Il faudra attendre longtemps avant de savoir quel effet aura l'épidémie de Covid-19 sur la mortalité par cancer en France. Présenté lors du congrès virtuel de la Société européenne d'oncologie médicale (ESMO), un travail de modélisation mené par le département de biostatistiques de l'institut Gustave Roussy (IGR) fournit déjà une idée du contrecoup subi par les patients, tandis que l'Institut national du cancer (INCA) et la Ligue contre le cancer préparent un plan pour amortir l'impact de l'épidémie sur la filière de soins en oncologie.
Les perspectives sont inquiétantes. Dans le seul centre de Gustave Roussy, les statisticiens estiment en effet que 86,6 % des patients qui auront été traités sur l'ensemble de l'année 2020 subiront des retards de moins de sept jours dans leur prise en charge, sachant que 5,2 % des cas ont déjà connu un retard de plus de deux mois.
Pour les 99 patients déjà concernés, ce retard qui les sort d'une fenêtre thérapeutique les expose non seulement à l'obligation de suivre un traitement plus lourd, mais aussi à un risque de progression notable de la maladie et à un risque de diminution de leurs chances de survie. Les projections concluent à 49 décès additionnels en cinq ans, soit 2,25 % de décès en plus. Cette surmortalité s'observe principalement chez les patients atteints de sarcome, de cancer du foie ou de cancer de la tête et du cou. Cette hypothèse est qualifiée « d'optimiste » par les auteurs, puisqu’elle part du principe qu'il n'y aura pas de « deuxième vague » épidémique.
Des chiffres d'ores et déjà à réactualiser
Même en l'absence d'une nouvelle flambée de l'épidémie, le pourcentage de décès supplémentaires à cinq ans sera à revoir. « Notre hypothèse était que les patients reviendraient massivement lors de la rentrée de septembre, explique Aurélie Bardet, biostatisticienne à l'IGR. Nous sommes en septembre et nous devons nous rendre à l'évidence : ils ne sont pas revenus. »

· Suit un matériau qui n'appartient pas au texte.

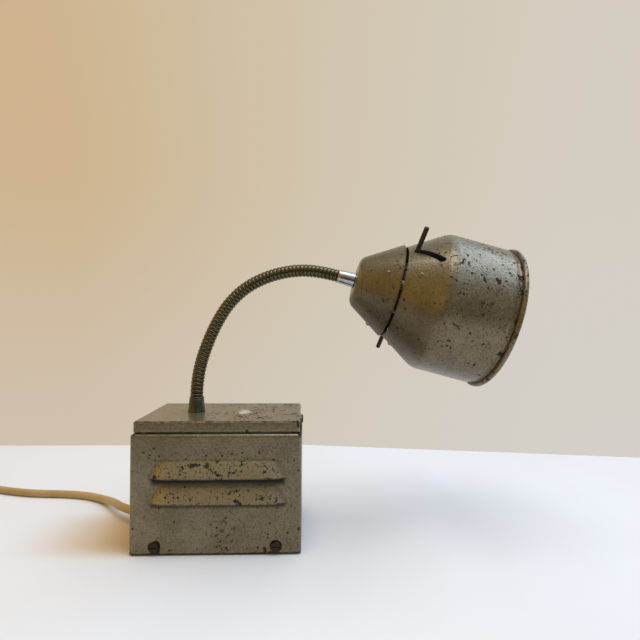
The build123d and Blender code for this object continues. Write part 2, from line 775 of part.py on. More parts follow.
def make_coil():
    """The outer shape of seven turns: four on the table and three in their grooves."""
    low = COIL_LOW_RADII[0] - CORD_R
    high = COIL_LOW_RADII[-1] + CORD_R
    top_low = COIL_HIGH_RADII[0] - CORD_R
    top_high = COIL_HIGH_RADII[-1] + CORD_R
    top = CORD_R + CORD_D * math.sin(math.radians(60)) + CORD_R
    corners = [
        (low, 0, 0),
        (high, 0, 0),
        (high, 0, CORD_D),
        (top_high, 0, top),
        (top_low, 0, top),
        (low, 0, CORD_D),
    ]
    coil = revolve(make_face(Polyline(*corners, close=True)), Axis.Z)
    return Pos(*COIL_CENTRE, 0) * coil


def make_tie():
    """A soft strap round the coil's turns on its far side."""
    low = COIL_LOW_RADII[0] - CORD_R
    high = COIL_LOW_RADII[-1] + CORD_R
    top = CORD_R + CORD_D * math.sin(math.radians(60)) + CORD_R
    outer = block((-high - 2.0, -low + 2.0), (-6, 6), (0.0, top + 1.5))
    return Pos(*COIL_CENTRE, 0) * outer - make_coil()


def plug_place():
    """The plug's own frame: +Z runs out of its nose, from the cord's end."""
    end, before = Vector(*TAIL[-1]), Vector(*TAIL[-2])
    heading = Vector(end.X - before.X, end.Y - before.Y, 0).normalized()
    return Location(Plane(origin=end, x_dir=(0, 0, 1), z_dir=heading))


def make_plug():
    back = Circle(CORD_R + 1.0)
    stages = (
        Pos(0, 0, 0) * back,
        Pos(0, 0, 12) * RectangleRounded(10, 12, 4.5),
        Pos(0, 0, 20) * RectangleRounded(12.5, 26, 5.5),
        Pos(0, 0, PLUG_LENGTH) * RectangleRounded(14, 34, 5.5),
    )
    body = loft(stages)
    pins = []
    for side in (-1, 1):
        pin = Pos(0, side * 9.5, PLUG_LENGTH) * extrude(Circle(2.0), 19)
        tip = pin.faces().sort_by(Axis.Z)[-1].edges()
        pins.append(fillet(tip, 1.2))
    return body, pins


# ---- write every sub-part -----------------------------------------------------------------------
def make_base_pad():
    return extrude(RectangleRounded(BOX_W - 8, BOX_D - 8, 3.0), PAD_T)


save("base_pad", make_base_pad())
save("base_plate", make_base_plate())
save("base_housing", make_housing())
save("box_screws", *make_box_screws())
save("lid", make_lid())
lid_screws, lid_nuts = make_lid_screws()
save("lid_screws", *lid_screws)
save("lid_nuts", *lid_nuts)

save("transformer_core", make_core())
save("transformer_bobbin", make_bobbin())
primary_winding, secondary_winding = make_windings()
save("primary_winding", primary_winding)
save("secondary_winding", secondary_winding)
save("transformer_strap", make_strap())
save("transformer_screws", *make_transformer_screws())
terminal_block, terminal_screws = make_terminal_block()
save("terminal_block", terminal_block)
save("terminal_screws", *terminal_screws)
cord_clamp, clamp_screws = make_cord_clamp()
save("cord_clamp", cord_clamp)
save("clamp_screws", *clamp_screws)
save("lead_wires", *make_leads())

save("base_ferrule", make_base_ferrule())
nut_low = LID_TOP - SHEET - 6.6
save("neck_nut", Pos(NECK_X, 0, 0) * hexagon(15.0, STEM_R + 0.05, nut_low, nut_low + 5.0))
washer = Pos(NECK_X, 0, 0) * ring(9.0, STEM_R + 0.1, nut_low + 5.0, LID_TOP - SHEET)
save("neck_washer", washer)
for index in range(len(LEANS)):
    save(f"neck_link_{index:02d}", link(index))

save("end_ferrule", HEAD * make_end_ferrule())
guide = ring(STEM_R, 3.4, CAP_BACK_S, GUIDE_END)
save("guide_tube", HEAD * guide)
washer_low = CAP_BACK_S + WALL
save("cap_washer", HEAD * ring(9.5, STEM_R + 0.1, washer_low, washer_low + 1.4))
nut_low = washer_low + 1.4
save("cap_nut", HEAD * hexagon(14.0, STEM_R + 0.05, nut_low, nut_low + 4.5))
save("rear_cap", HEAD * make_rear_cap())
save("front_shade", HEAD * make_front_shade())
save("spacer_brackets", *[HEAD * strip for strip in make_brackets()])
save("spacer_rivets", *[HEAD * rivet for rivet in make_rivets()])

save("carrier_sleeve", HEAD * make_sleeve())
save("lampholder", HEAD * make_lampholder())
save("holder_contacts", *[HEAD * contact for contact in make_contacts()])
bulb_cap, bulb_glass, filament, bulb_stem = make_bulb()
save("bulb_cap", HEAD * bulb_cap)
save("bulb_glass", HEAD * bulb_glass)
save("bulb_filament", HEAD * (filament + bulb_stem))
save("focus_ring", HEAD * make_focus_ring())
save("focus_lever", HEAD * make_lever(LEVER_ANGLE, LEVER_TIP))
save("focus_pin", HEAD * make_lever(LEVER_ANGLE + 180, PIN_TIP))

save("strain_relief", make_relief())
save("inner_cord", make_inner_cord())
save("cord", make_cord_tube("cord", ROUTE))
save("cord_tail", make_cord_tube("cord_tail", TAIL))
save("cord_coil", make_coil())
save("cord_tie", make_tie())
plug_body, plug_pins = make_plug()
save("plug_body", plug_place() * plug_body)
save("plug_pins", *[plug_place() * pin for pin in plug_pins])

print("head origin", HEAD_O, "neck points", [(round(p.X, 2), round(p.Z, 2)) for p in NECK])
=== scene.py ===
import json
import math

import bpy
import numpy as np
from bpy.props import FloatProperty, FloatVectorProperty, PointerProperty
from mathutils import Matrix, Vector


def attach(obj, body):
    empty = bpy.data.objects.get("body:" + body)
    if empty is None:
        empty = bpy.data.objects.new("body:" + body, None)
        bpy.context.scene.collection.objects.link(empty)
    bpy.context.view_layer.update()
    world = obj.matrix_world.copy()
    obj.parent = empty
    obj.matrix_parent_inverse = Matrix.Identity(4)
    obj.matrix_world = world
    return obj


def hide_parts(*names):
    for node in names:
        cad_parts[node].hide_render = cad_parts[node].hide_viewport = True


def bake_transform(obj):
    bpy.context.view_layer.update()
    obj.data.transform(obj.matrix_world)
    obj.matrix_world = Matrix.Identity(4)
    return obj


bl_info = {
    "name": "Bench spot lamp",
    "version": (1, 0, 0),
    "blender": (4, 5, 0),
    "location": "View3D > Sidebar > Lamp",
    "description": "Builds a bench lamp with a transformer box, a gooseneck and a focusing shade",
    "category": "Add Mesh",
}

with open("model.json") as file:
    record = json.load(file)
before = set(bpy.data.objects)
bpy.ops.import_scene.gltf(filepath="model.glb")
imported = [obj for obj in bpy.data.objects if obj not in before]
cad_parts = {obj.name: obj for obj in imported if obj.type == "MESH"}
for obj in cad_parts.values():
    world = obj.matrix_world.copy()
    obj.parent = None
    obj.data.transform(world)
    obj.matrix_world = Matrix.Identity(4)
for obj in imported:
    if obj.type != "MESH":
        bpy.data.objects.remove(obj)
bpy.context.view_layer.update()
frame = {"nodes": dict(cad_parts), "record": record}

MM = 0.001

CAMERA_PLACE = (0.0630, -0.3685, 0.1602)
CAMERA_TURN = (-1.7, 90.85, 0.22)  # yaw, pitch and roll, in degrees
CAMERA_LENS, CAMERA_SENSOR = 26.0, 36.0
FLOOR_CORNERS = ((-2.2, -0.42), (2.2, -0.42), (2.2, -0.09), (0.06, 0.262), (-2.2, 0.27))
FLOOR_DROP = 0.5
LIGHT_AIM = (0.05, 0.0, 0.10)

# The louvres of the box's two wide walls: their middle, lower edges and half lengths.
LOUVRE_X = 0.0018
LOUVRE_LIPS = (0.0540, 0.0365)
LOUVRE_HALF = 0.0483
LOUVRE_TOP_HALF = 0.0418
LOUVRE_FLAT = 0.0345
BOX_SCREW_X, BOX_SCREW_Z = 0.0423, 0.0062
SCUFF_ON_LID = (0.0150, -0.0030, 0.0062, 0.0115)  # its middle and its half sizes

# The neck's start, its ten bending points and its end, in the XZ plane, in millimetres.
NECK_LEANS = (0.0, 9.5, 18.5, 24.0, 31.5, 45.5, 61.0, 73.0, 84.5, 98.0, 105.0)
NECK_LINK = 17.33
NECK_START = (-23.1, 105.4)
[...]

Une fois, revus, confirmés et consolidés, les chiffres de l'IGR pourraient donner une idée de la situation nationale, mais cette estimation restera sous-évaluée à l'échelle nationale. « L'institut Gustave Roussy est exclusivement spécialisé dans la prise en charge du cancer, même si nous avons accueilli quelques patients non cancéreux infectés par le SARS-CoV-2, poursuit Aurélie Bardet. Dans la plupart des autres hôpitaux, les soins en cancérologie ont été écrasés par les soins en infectiologie. »
Un flux de patients significativement réduit
Aux cours de leurs travaux, les statisticiens ont mis au point une « discret event simulation », c’est-à-dire un modèle algorithmique alimenté par des données de fréquentation du centre fournies par le programme médicalisé des systèmes d'information (PMSI). En comparant les flux de patients de 2020 à ceux des années passées, le modèle leur a permis d'évaluer, par type de tumeurs, le retard moyen d'entrée dans le parcours de soins. Ainsi, au cours du confinement, 346 patients ont consulté par mois à l'institut, contre 545 en temps normal. Pour les quelque 200 patients qui auraient dû théoriquement consulter, ce retard pourrait affecter péjorativement le pronostic.
Par ailleurs, les auteurs ont affiné le modèle en faisant varier les ressources disponibles de l'institut en blocs opératoires, personnel, etc. En effet, la situation dégradée de prise en charge a également augmenté le délai de traitement de certains patients.
Du côté des mécanismes qui sous-tendent la moindre fréquentation du centre, plusieurs explications se bousculent et se complètent. « Il y a eu beaucoup de retards dans le circuit de soins primaires en amont, explique Aurélie Bardet. Il y a aussi l'appréhension des patients eux-mêmes à venir consulter, et on ne sait pas comment cela peut évoluer en cas de deuxième vague ». Il est possible que plusieurs tendances contradictoires coexistent. « Les patients vont-ils réévaluer à la baisse à titre individuel leur peur du Covid et à la hausse les bénéfices à consulter ? Ou se laisseront-ils entraîner par la crainte collective d'une seconde vague dont on parle depuis longtemps ? », interroge-t-elle.